_WHAT IS REQUIRED_:
Reproduce, word for word, only the lines from the one containing "before = set(bpy.data.objects)" through the one containing "self.tree = tree", both included.

_GIVEN RECORDS_:

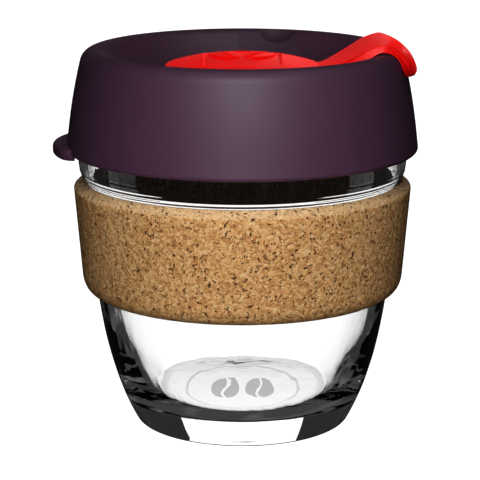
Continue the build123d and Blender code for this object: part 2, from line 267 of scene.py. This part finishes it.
def print_material():
    """A faint grey print that lets most light through."""
    material, tree, shader = new_material("grey_print")
    place = coordinates(tree)
    worn = texture(tree, "TexNoise", place, {"Scale": 1.5, "Detail": 3.0})
    tree.links.new(colours(tree, worn, [(0.3, (0.50, 0.50, 0.50)), (0.7, (0.58, 0.58, 0.58))]),
                   shader.inputs["Base Color"])
    shader.inputs["Alpha"].default_value = 0.27
    shader.inputs["Roughness"].default_value = 0.6
    return material


def cork_material():
    """Pressed cork: tan granules of mixed shades, dark seams and bark specks, and a painted
    highlight that lightens the sloping top, for the light that falls on it."""
    material, tree, shader = new_material("pressed_cork")
    place = coordinates(tree)
    warp = texture(tree, "TexNoise", place, {"Scale": 0.9, "Detail": 3.0}, output=1)
    shifted = add_node(tree, "VectorMath", operation="MULTIPLY_ADD")
    tree.links.new(warp, shifted.inputs[0])
    shifted.inputs[1].default_value = (0.8, 0.8, 0.8)
    tree.links.new(place, shifted.inputs[2])
    bent = shifted.outputs[0]
    granule = texture(tree, "TexVoronoi", bent, {"Scale": 1.5}, output=1)
    shade = add_node(tree, "SeparateColor")
    tree.links.new(granule, shade.inputs[0])
    base = colours(tree, shade.outputs[0], [(0.0, (0.48, 0.215, 0.068)), (0.25, (0.64, 0.32, 0.11)),
                                            (0.6, (0.78, 0.42, 0.16)), (1.0, (0.90, 0.56, 0.26))])
    fine = texture(tree, "TexNoise", place, {"Scale": 2.6, "Detail": 4.0, "Roughness": 0.65})
    mottled = mix_colour(tree, 0.75, base, colours(tree, fine, [(0.3, (0.3, 0.27, 0.24)),
                                                                 (0.7, (0.72, 0.72, 0.72))]), "OVERLAY")
    edge = texture(tree, "TexVoronoi", bent, {"Scale": 1.5}, feature="DISTANCE_TO_EDGE")
    seam = colours(tree, edge, [(0.0, (0.55, 0.5, 0.45)), (0.09, (1, 1, 1))])
    seamed = mix_colour(tree, 0.6, mottled, seam, "MULTIPLY")
    cells = texture(tree, "TexVoronoi", bent, {"Scale": 1.7})
    chance = texture(tree, "TexNoise", place, {"Scale": 1.2, "Detail": 2.0})
    speck = maths(tree, "SUBTRACT", chance, maths(tree, "MULTIPLY", cells, 0.34))
    dark = colours(tree, speck, [(0.45, (0, 0, 0)), (0.52, (1, 1, 1))])
    parted = add_node(tree, "SeparateXYZ")
    tree.links.new(place, parted.inputs[0])
    # painted highlight: the sloping top is mixed towards a light tan, for the light that falls on it
    top_highlight_mask = add_node(tree, "MapRange", {"From Min": CORK_SHOULDER_Z - 0.3,
                                      "From Max": CORK_SHOULDER_Z + 0.2, "To Max": 0.3})
    tree.links.new(parted.outputs[2], top_highlight_mask.inputs[0])
    top_highlighted = mix_colour(tree, top_highlight_mask.outputs[0], seamed, (1.0, 0.76, 0.45))
    specked = mix_colour(tree, dark, top_highlighted, (0.085, 0.032, 0.01))
    tree.links.new(specked, shader.inputs["Base Color"])
    shader.inputs["Roughness"].default_value = 0.85
    shader.inputs["Specular IOR Level"].default_value = 0.25
    relief = maths(tree, "SUBTRACT", maths(tree, "ADD", maths(tree, "MULTIPLY", fine, 0.6), edge), dark)
    tree.links.new(bump(tree, relief, 0.16), shader.inputs["Normal"])
    return material


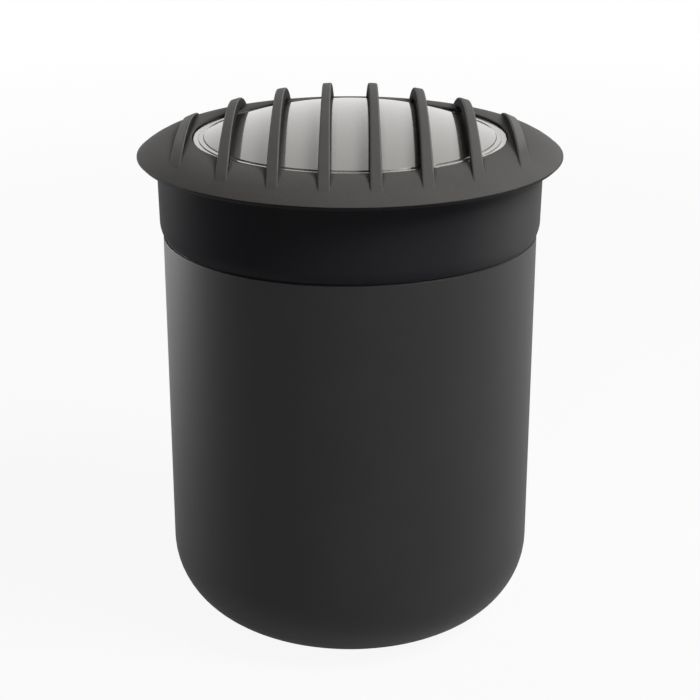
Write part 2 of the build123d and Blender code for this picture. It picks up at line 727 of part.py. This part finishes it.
# =============================================================================== yoke
eye_r = strap_w * 0.4
with BuildPart() as yoke:
    with BuildSketch(Plane.XZ) as strap:
        with Locations((0, yoke_z)):
            Rectangle(2 * arm_x, yoke_drop + eye_r, align=(Align.CENTER, Align.MIN))
        fillet(strap.vertices().group_by(Axis.Y)[0], strap_bend + strap_t)
    extrude(amount=strap_w, both=True)
    with BuildSketch(Plane.XZ) as strap_inside:
        with Locations((0, yoke_top)):
            Rectangle(2 * arm_in_x, yoke_drop + eye_r, align=(Align.CENTER, Align.MIN))
        fillet(strap_inside.vertices().group_by(Axis.Y)[0], strap_bend)
    extrude(amount=strap_w, both=True, mode=Mode.SUBTRACT)
    # arms narrow to a round eye at the pivot
    with BuildSketch(Plane.YZ):
        with BuildLine():
            Polyline(
                (-eye_r, pivot_z),
                (-strap_w / 2, yoke_z + strap_w),
                (-strap_w / 2, yoke_z),
                (strap_w / 2, yoke_z),
                (strap_w / 2, yoke_z + strap_w),
                (eye_r, pivot_z),
            )
            CenterArc((0, pivot_z), eye_r, 0, 180)
        make_face()
    extrude(amount=arm_x, both=True, mode=Mode.INTERSECT)
    with BuildSketch(Plane.XY.offset(yoke_z)):
        Circle(yoke_pad_r)
        with Locations((0, -yoke_pad_r * 0.8)):
            stop_tab_reach = stop_pin_ring + stop_pin_r - yoke_pad_r * 0.8
            Rectangle(stop_tab_w, stop_tab_reach, align=(Align.CENTER, Align.MAX))
    extrude(amount=strap_t)
    with BuildSketch(Plane.XY.offset(yoke_z)):
        with Locations((0, -stop_pin_ring)):
            Rectangle(stop_tab_w, 2 * stop_pin_r)
    extrude(amount=-stop_pin_h)
    with BuildSketch(Plane.XY.offset(yoke_z)):
        Circle(swivel_r + pin_gap)
    extrude(amount=strap_t, mode=Mode.SUBTRACT)
    with BuildSketch(Plane.YZ):
        with Locations((0, pivot_z)):
            Circle(pivot_r + pin_gap)
    extrude(amount=arm_x, both=True, mode=Mode.SUBTRACT)
save(yoke.part, "yoke")

# =============================================================================== gimbal ring
ring_low = ledge_z - gimbal_lip_t
ear_ring = gimbal_r + ear_out / 2
clip_spots = [(ear_ring * cos(radians(angle)), ear_ring * sin(radians(angle))) for angle in clip_angles]
with BuildPart() as gimbal_ring:
    with BuildSketch(Plane.XY.offset(ring_low)):
        Circle(gimbal_r)
    extrude(amount=lamp_rim_top - ring_low)
    with BuildSketch(Plane.YZ.offset(gimbal_in_r)):
        with Locations((0, pivot_z)):
            Circle(pivot_boss_r)
    extrude(amount=boss_x - gimbal_in_r)
    with BuildSketch(Plane.YZ.offset(-gimbal_in_r)):
        with Locations((0, pivot_z)):
            Circle(pivot_boss_r)
    extrude(amount=gimbal_in_r - boss_x)
    with BuildSketch(Plane.XY.offset(lamp_rim_top)):
        for angle in clip_angles:
            with PolarLocations(gimbal_r - gimbal_wall / 2, 1, start_angle=angle):
                Rectangle(ear_out + gimbal_wall / 2, ear_w, align=(Align.MIN, Align.CENTER))
    extrude(amount=ring_low - lamp_rim_top + gimbal_lip_t)
    with BuildSketch(Plane.XY.offset(ledge_z)):
        Circle(gimbal_in_r)
    extrude(amount=lamp_rim_h + pivot_boss_r, mode=Mode.SUBTRACT)
    with BuildSketch(Plane.XY.offset(ring_low)):
        Circle(lamp_r - gimbal_lip)
    extrude(amount=gimbal_lip_t, mode=Mode.SUBTRACT)
    with BuildSketch(Plane.XY.offset(lamp_rim_top)):
        with Locations(*clip_spots):
            Circle(clip_screw_r)
    extrude(amount=ledge_z - lamp_rim_top, mode=Mode.SUBTRACT)
    with BuildSketch(Plane.YZ):
        with Locations((0, pivot_z)):
            Circle(pivot_r)
    extrude(amount=boss_x, both=True, mode=Mode.SUBTRACT)
save(gimbal_ring.part, "gimbal_ring")

with BuildPart() as pivot_washers:
    for side in (-1, 1):
        with BuildSketch(Plane.YZ.offset(side * boss_x)):
            with Locations((0, pivot_z)):
                Circle(pivot_washer_r)
                Circle(pivot_r + pin_gap, mode=Mode.SUBTRACT)
        extrude(amount=side * pivot_washer_t)
save(pivot_washers.part, "pivot_washers")

with BuildPart() as pivot_screws:
    for side in (-1, 1):
        with BuildSketch(Plane.YZ.offset(side * (boss_x - pivot_grip))):
            with Locations((0, pivot_z)):
                Circle(pivot_r)
        extrude(amount=side * (head_x - boss_x + pivot_grip))
        with BuildSketch(Plane.YZ.offset(side * head_x)):
            with Locations((0, pivot_z)):
                Circle(pivot_head_r)
        extrude(amount=side * pivot_head_t)
        with BuildSketch(Plane.YZ.offset(side * (head_x + pivot_head_t))):
            with Locations((0, pivot_z)):
                RegularPolygon(pivot_head_r * 0.5, 6)
        extrude(amount=-side * pivot_head_t * 0.6, mode=Mode.SUBTRACT)
save(pivot_screws.part, "pivot_screws")

with BuildPart() as lamp_clips:
    clip_in_r = lamp_r - clip_reach
    with BuildSketch(Plane.XY.offset(lamp_rim_top)):
        for angle in clip_angles:
            with PolarLocations(clip_in_r, 1, start_angle=angle):
                Rectangle(gimbal_r + ear_out - clip_in_r, ear_w * 0.9, align=(Align.MIN, Align.CENTER))
        with Locations(*clip_spots):
            Circle(clip_screw_r + fit_gap, mode=Mode.SUBTRACT)
    extrude(amount=clip_t)
save(lamp_clips.part, "lamp_clips")

clip_screw = pan_screw(clip_screw_r, clip_t + lamp_rim_h * 0.7, 2 * clip_screw_r, 1.8)
with BuildPart() as clip_screws:
    with Locations(*[(x, y, lamp_rim_top + clip_t) for x, y in clip_spots]):
        add(clip_screw)
save(clip_screws.part, "clip_screws")

# =============================================================================== sealed-beam lamp
bowl_r = lamp_r - gimbal_lip - 1.0
bowl_knee = (bowl_r * 0.74, ledge_z - lamp_bowl_h * 0.56)
heel = (lamp_heel_r, lamp_back)
inner_heel = (lamp_heel_r - 1, lamp_back + lamp_glass)
with BuildPart() as lamp_reflector:
    with BuildSketch(Plane.XZ):
        with BuildLine():
            Polyline(heel, (0, lamp_back), (0, lamp_back + lamp_glass), inner_heel)
            ThreePointArc(
                inner_heel,
                (bowl_knee[0] - lamp_glass * 0.7, bowl_knee[1] + lamp_glass * 0.7),
                (bowl_r - lamp_glass, ledge_z),
            )
            Polyline(
                (bowl_r - lamp_glass, ledge_z),
                (bowl_r - lamp_glass, lamp_split),
                (lamp_r, lamp_split),
                (lamp_r, ledge_z),
                (bowl_r, ledge_z),
            )
            ThreePointArc((bowl_r, ledge_z), bowl_knee, heel)
        make_face()
    revolve(axis=Axis.Z)
save(lamp_reflector.part, "lamp_reflector")

with BuildPart() as lamp_face:
    with BuildSketch(Plane.XZ):
        with BuildLine():
            Polyline(
                (bowl_r - lamp_glass, lamp_rim_top),
                (lamp_r, lamp_rim_top),
                (lamp_r, lamp_split),
                (bowl_r - lamp_glass, lamp_split),
            )
            TangentArc((0, lamp_rim_top + face_rise), (bowl_r - lamp_glass, lamp_rim_top), tangent=(1, 0))
            TangentArc((0, lamp_split + face_rise), (bowl_r - lamp_glass, lamp_split), tangent=(1, 0))
            Line((0, lamp_split + face_rise), (0, lamp_rim_top + face_rise))
        make_face()
    revolve(axis=Axis.Z)
save(lamp_face.part, "lamp_face")

with BuildPart() as lamp_capsule:
    with BuildSketch(Plane.XY.offset(lamp_back + lamp_glass)):
        Circle(capsule_r)
    extrude(amount=capsule_h)
    fillet(lamp_capsule.edges().group_by(Axis.Z)[-1], capsule_r * 0.8)
save(lamp_capsule.part, "lamp_capsule")

with BuildPart() as lamp_terminals:
    with BuildSketch(Plane.XY.offset(lamp_back)):
        with Locations((-terminal_spread, 0), (terminal_spread, 0)):
            Circle(terminal_r)
    extrude(amount=-terminal_h * 0.5)
    with BuildSketch(Plane.XY.offset(lamp_back)):
        with Locations((-terminal_spread, 0), (terminal_spread, 0)):
            Circle(terminal_r * 0.55)
    extrude(amount=-terminal_h)
save(lamp_terminals.part, "lamp_terminals")
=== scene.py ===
import json
import math

import bpy
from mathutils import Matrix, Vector

# In-ground well light: the finishes of its parts, a plain studio and the camera.
# Metres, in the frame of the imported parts: +Z up, -Y the front, the origin under the foot.

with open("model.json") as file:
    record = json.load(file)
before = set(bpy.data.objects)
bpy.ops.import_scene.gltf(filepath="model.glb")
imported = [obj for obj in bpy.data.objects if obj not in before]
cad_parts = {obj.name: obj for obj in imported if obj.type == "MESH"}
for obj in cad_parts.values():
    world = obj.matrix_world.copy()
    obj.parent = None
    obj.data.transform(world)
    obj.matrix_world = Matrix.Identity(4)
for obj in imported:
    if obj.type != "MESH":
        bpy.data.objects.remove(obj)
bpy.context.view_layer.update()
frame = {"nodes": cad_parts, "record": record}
MM = 0.001
LENS_EDGE = 65.35 * MM     # outer radius of the lens's outermost ring
LENS_STEP = 2.1 * MM       # width of each turned step inside it
RIM_Z = 207.0 * MM         # plane of the guard's rim
CROWN_Z = 214.3 * MM       # top of the guard's flange


# ------------------------------------------------------------------------------- shader helpers
class Wire:
    """One output of a node. Arithmetic on it adds Math nodes to its tree."""

    def __init__(self, net, socket):
        self.net = net
        self.socket = socket

    def math(self, operation, first, second):
        return self.net.node("Math", {"operation": operation}, {0: first, 1: second})

    def __add__(self, other):
        return self.math("ADD", self, other)

    __radd__ = __add__

    def __sub__(self, other):
        return self.math("SUBTRACT", self, other)

    def __rsub__(self, other):
        return self.math("SUBTRACT", other, self)

    def __mul__(self, other):
        return self.math("MULTIPLY", self, other)

    __rmul__ = __mul__


class Net:
    """A tree of shader nodes, for a finish or for the world."""

    def __init__(self, tree):
        self.tree = tree

    def node(self, kind, settings=None, inputs=None, output=0):
        """Add a node: its settings first, then the values or wires of its inputs."""
        new = self.tree.nodes.new("ShaderNode" + kind)
        for name, value in (settings or {}).items():
            setattr(new, name, value)
        for name, value in (inputs or {}).items():
            if isinstance(value, Wire):
                self.tree.links.new(value.socket, new.inputs[name])
            else:
                new.inputs[name].default_value = value
        return Wire(self, new.outputs[output])

    def part(self, vector, index):
        """One coordinate of a vector: 0 is X, 1 is Y, 2 is Z."""
        return self.node("SeparateXYZ", {}, {"Vector": vector}, output=index)

    def slope(self, value, start, end):
        """Run straight from one output to another. Start and end are pairs of a value and its output."""
        spread = {"From Min": start[0], "To Min": start[1], "From Max": end[0], "To Max": end[1]}
        return self.node("MapRange", {}, {"Value": value, **spread})

    def step(self, value, low, high):
        """0 below low, 1 above high, smooth between them."""
        settings = {"interpolation_type": "SMOOTHSTEP"}
        return self.node("MapRange", settings, {"Value": value, "From Min": low, "From Max": high})


class Finish(Net):
    """A surface finish, built round one Principled shader on the object's own coordinates."""

    def __init__(self, name, constants):
        self.material = bpy.data.materials.new(name)
        self.material.use_nodes = True
        super().__init__(self.material.node_tree)
        self.shader = self.tree.nodes["Principled BSDF"]
        for socket, value in constants.items():
            self.shader.inputs[socket].default_value = value
        self.place = self.node("TexCoord", output="Object")

    def noise(self, size, detail=2.0, rough=0.5, stretch=(1, 1, 1)):
        """Noise whose blobs are about this many metres across, drawn out by stretch."""
        scale = tuple(1 / (size * factor) for factor in stretch)
        place = self.node("Mapping", {}, {"Vector": self.place, "Scale": scale})
        inputs = {"Vector": place, "Scale": 1.0, "Detail": detail, "Roughness": rough}
        return self.node("TexNoise", {}, inputs)

    def cells(self, size):
        """Distance to the nearest of scattered points about this far apart."""
        return self.node("TexVoronoi", {}, {"Vector": self.place, "Scale": 1 / size})

    def wave(self, value, period):
        """A sine from -1 to 1 with this period."""
        return self.node("Math", {"operation": "SINE"}, {0: value * (2 * math.pi / period)})

    def blend(self, mask, first, second):
        """The first colour where the mask is 0, the second where it is 1."""
        settings = {"data_type": "RGBA"}
        colours = [tone if isinstance(tone, Wire) else (*tone, 1) for tone in (first, second)]
        return self.node("Mix", settings, {0: mask, 6: colours[0], 7: colours[1]}, output=2)

    def axis(self, index):
        """One coordinate of the point: 0 is X, 1 is Y, 2 is Z."""
        return self.part(self.place, index)

    def radius(self):
        """Distance from the light's upright axis."""
        flat = self.node("VectorMath", {"operation": "MULTIPLY"}, {0: self.place, 1: (1, 1, 0)})
        return self.node("VectorMath", {"operation": "LENGTH"}, {0: flat}, output="Value")

    def facing(self, index):
        """How far the surface turns to one axis of the part, 0 to 1 either way."""
        along = self.part(self.node("TexCoord", output="Normal"), index)
        return self.node("Math", {"operation": "ABSOLUTE"}, {0: along})

    def soft_edge(self, radius):
        """The normal with edges rounded to this radius, and how sharp the edge is at the point."""
        round_normal = self.node("Bevel", {"samples": 6}, {"Radius": radius})
        plain_normal = self.node("NewGeometry", output="Normal")
        inputs = {0: round_normal, 1: plain_normal}
        likeness = self.node("VectorMath", {"operation": "DOT_PRODUCT"}, inputs, output="Value")
        return round_normal, self.step(1 - likeness, 0.004, 0.12)

    def crease(self, reach, alone=True):
        """1 deep in inner corners, 0 on open faces: of the piece alone, or of it and its neighbours. It
        marks where painted shade goes.
        """
        settings = {"only_local": alone, "samples": 8}
        openness = self.node("AmbientOcclusion", settings, {"Distance": reach}, output="AO")
        return self.step(1 - openness, 0.12, 0.45)

    def bump(self, height, depth, normal=None):
        """A normal from a height of 0 to 1 that stands for this many metres."""
        inputs = {"Height": height, "Distance": depth, "Strength": 1.0}
        if normal is not None:
            inputs["Normal"] = normal
        return self.node("Bump", {}, inputs)

    def drive(self, colour, roughness, normal):
        """Wire what varies over the surface to the shader, and hand over the material."""
        for name, wire in (("Base Color", colour), ("Roughness", roughness), ("Normal", normal)):
            self.tree.links.new(wire.socket, self.shader.inputs[name])
        return self.material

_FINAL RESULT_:
before = set(bpy.data.objects)
bpy.ops.import_scene.gltf(filepath="model.glb")
imported = [obj for obj in bpy.data.objects if obj not in before]
cad_parts = {obj.name: obj for obj in imported if obj.type == "MESH"}
for obj in cad_parts.values():
    world = obj.matrix_world.copy()
    obj.parent = None
    obj.data.transform(world)
    obj.matrix_world = Matrix.Identity(4)
for obj in imported:
    if obj.type != "MESH":
        bpy.data.objects.remove(obj)
bpy.context.view_layer.update()
frame = {"nodes": cad_parts, "record": record}
MM = 0.001
LENS_EDGE = 65.35 * MM     # outer radius of the lens's outermost ring
LENS_STEP = 2.1 * MM       # width of each turned step inside it
RIM_Z = 207.0 * MM         # plane of the guard's rim
CROWN_Z = 214.3 * MM       # top of the guard's flange


# ------------------------------------------------------------------------------- shader helpers
class Wire:
    """One output of a node. Arithmetic on it adds Math nodes to its tree."""

    def __init__(self, net, socket):
        self.net = net
        self.socket = socket

    def math(self, operation, first, second):
        return self.net.node("Math", {"operation": operation}, {0: first, 1: second})

    def __add__(self, other):
        return self.math("ADD", self, other)

    __radd__ = __add__

    def __sub__(self, other):
        return self.math("SUBTRACT", self, other)

    def __rsub__(self, other):
        return self.math("SUBTRACT", other, self)

    def __mul__(self, other):
        return self.math("MULTIPLY", self, other)

    __rmul__ = __mul__


class Net:
    """A tree of shader nodes, for a finish or for the world."""

    def __init__(self, tree):
        self.tree = tree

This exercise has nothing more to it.